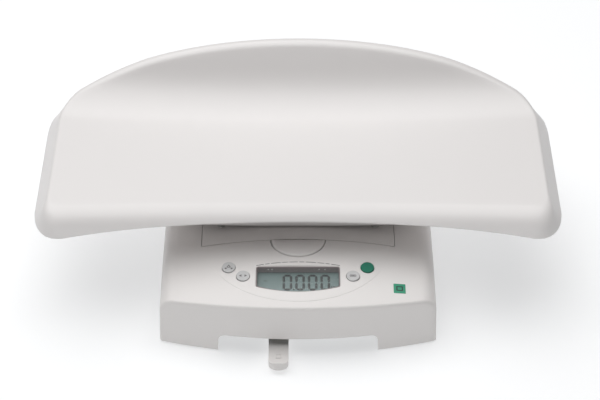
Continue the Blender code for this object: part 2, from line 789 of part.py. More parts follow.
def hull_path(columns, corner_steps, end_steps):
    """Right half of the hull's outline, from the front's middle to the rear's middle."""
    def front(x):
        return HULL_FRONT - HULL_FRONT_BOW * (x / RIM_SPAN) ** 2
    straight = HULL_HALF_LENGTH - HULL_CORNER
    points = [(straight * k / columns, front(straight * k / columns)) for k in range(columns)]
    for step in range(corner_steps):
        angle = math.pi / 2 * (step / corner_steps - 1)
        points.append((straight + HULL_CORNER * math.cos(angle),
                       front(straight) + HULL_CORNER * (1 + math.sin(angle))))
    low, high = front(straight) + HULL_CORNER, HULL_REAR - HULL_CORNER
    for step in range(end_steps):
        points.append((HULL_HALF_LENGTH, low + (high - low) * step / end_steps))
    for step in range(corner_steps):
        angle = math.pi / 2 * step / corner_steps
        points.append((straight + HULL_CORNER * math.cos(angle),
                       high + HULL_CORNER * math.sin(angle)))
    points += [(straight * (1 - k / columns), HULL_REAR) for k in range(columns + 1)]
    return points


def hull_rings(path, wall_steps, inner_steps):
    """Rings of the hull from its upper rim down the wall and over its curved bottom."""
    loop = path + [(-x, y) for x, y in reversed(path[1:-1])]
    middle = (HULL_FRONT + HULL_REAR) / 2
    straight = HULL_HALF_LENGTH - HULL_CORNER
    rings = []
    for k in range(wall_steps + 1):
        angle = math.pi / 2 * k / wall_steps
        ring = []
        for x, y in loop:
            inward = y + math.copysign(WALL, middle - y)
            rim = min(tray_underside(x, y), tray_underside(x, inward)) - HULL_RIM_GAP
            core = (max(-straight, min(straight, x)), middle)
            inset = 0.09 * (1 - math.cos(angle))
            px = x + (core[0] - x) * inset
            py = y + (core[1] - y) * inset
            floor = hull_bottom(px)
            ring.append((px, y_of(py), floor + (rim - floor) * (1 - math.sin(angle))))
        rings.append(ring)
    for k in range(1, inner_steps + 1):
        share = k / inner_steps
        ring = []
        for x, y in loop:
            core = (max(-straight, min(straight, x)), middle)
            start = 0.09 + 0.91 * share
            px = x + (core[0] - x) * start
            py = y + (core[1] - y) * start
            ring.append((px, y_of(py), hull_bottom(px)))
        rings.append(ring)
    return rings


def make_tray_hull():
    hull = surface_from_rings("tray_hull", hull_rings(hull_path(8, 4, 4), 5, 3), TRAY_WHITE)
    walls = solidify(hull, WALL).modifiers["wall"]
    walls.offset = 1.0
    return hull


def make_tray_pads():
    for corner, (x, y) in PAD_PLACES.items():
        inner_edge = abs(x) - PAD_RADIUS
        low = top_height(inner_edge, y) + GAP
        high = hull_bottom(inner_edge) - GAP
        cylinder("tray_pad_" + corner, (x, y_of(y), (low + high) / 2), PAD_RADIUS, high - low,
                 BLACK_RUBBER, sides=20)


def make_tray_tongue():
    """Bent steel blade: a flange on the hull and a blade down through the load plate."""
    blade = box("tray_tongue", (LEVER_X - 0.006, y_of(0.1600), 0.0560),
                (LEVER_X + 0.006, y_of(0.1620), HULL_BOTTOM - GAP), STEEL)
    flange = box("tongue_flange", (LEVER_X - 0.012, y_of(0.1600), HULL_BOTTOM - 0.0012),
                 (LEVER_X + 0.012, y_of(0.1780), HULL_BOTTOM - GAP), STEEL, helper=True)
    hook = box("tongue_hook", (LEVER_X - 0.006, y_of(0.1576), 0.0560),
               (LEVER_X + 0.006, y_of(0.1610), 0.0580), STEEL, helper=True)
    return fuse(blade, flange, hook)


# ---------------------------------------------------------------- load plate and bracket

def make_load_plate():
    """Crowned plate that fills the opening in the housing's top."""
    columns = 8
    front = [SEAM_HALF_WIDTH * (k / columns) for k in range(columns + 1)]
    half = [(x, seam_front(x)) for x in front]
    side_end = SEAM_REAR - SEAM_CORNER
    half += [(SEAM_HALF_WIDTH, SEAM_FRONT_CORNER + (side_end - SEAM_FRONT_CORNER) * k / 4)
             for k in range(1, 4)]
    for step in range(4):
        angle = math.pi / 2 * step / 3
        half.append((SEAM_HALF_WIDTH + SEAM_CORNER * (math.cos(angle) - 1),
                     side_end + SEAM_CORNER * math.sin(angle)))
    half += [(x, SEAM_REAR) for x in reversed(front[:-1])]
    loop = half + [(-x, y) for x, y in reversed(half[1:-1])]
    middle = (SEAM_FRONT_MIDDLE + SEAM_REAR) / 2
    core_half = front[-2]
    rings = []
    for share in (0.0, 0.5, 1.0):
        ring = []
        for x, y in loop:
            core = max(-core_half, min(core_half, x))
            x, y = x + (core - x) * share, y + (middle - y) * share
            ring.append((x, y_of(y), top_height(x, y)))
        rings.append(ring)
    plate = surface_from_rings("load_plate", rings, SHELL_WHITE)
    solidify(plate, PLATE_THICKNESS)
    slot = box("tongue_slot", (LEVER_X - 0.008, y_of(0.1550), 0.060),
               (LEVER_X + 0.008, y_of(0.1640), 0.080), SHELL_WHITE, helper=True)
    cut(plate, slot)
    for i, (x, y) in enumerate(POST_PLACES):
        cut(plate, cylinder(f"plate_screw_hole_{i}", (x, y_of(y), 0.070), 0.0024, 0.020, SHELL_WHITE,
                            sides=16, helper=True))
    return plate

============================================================

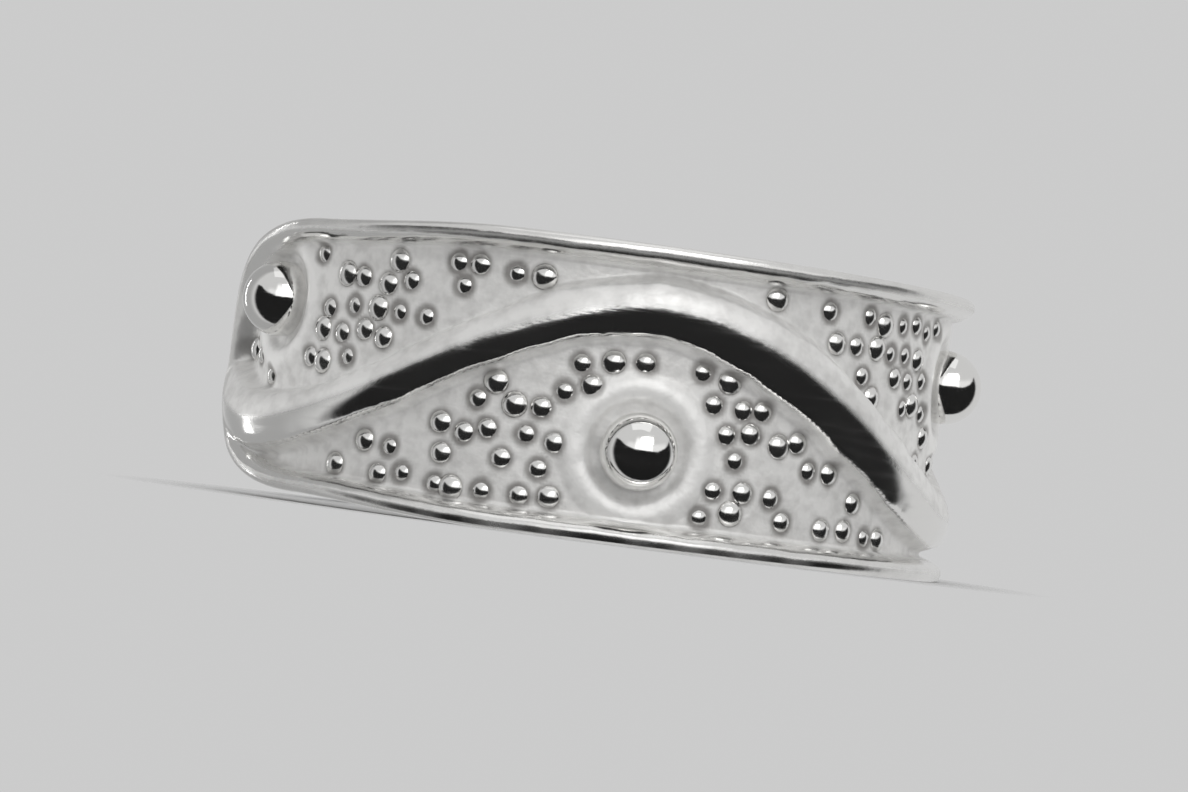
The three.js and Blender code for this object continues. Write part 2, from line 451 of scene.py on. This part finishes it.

============================================================

WORK TO DO
In the data above, find the line that contains "Continue the Blender" and the line that contains "return points". Repeat exactly those lines and every line between them, and only those.

EXERCISE RESULT
Continue the Blender code for this object: part 2, from line 789 of part.py. More parts follow.
def hull_path(columns, corner_steps, end_steps):
    """Right half of the hull's outline, from the front's middle to the rear's middle."""
    def front(x):
        return HULL_FRONT - HULL_FRONT_BOW * (x / RIM_SPAN) ** 2
    straight = HULL_HALF_LENGTH - HULL_CORNER
    points = [(straight * k / columns, front(straight * k / columns)) for k in range(columns)]
    for step in range(corner_steps):
        angle = math.pi / 2 * (step / corner_steps - 1)
        points.append((straight + HULL_CORNER * math.cos(angle),
                       front(straight) + HULL_CORNER * (1 + math.sin(angle))))
    low, high = front(straight) + HULL_CORNER, HULL_REAR - HULL_CORNER
    for step in range(end_steps):
        points.append((HULL_HALF_LENGTH, low + (high - low) * step / end_steps))
    for step in range(corner_steps):
        angle = math.pi / 2 * step / corner_steps
        points.append((straight + HULL_CORNER * math.cos(angle),
                       high + HULL_CORNER * math.sin(angle)))
    points += [(straight * (1 - k / columns), HULL_REAR) for k in range(columns + 1)]
    return points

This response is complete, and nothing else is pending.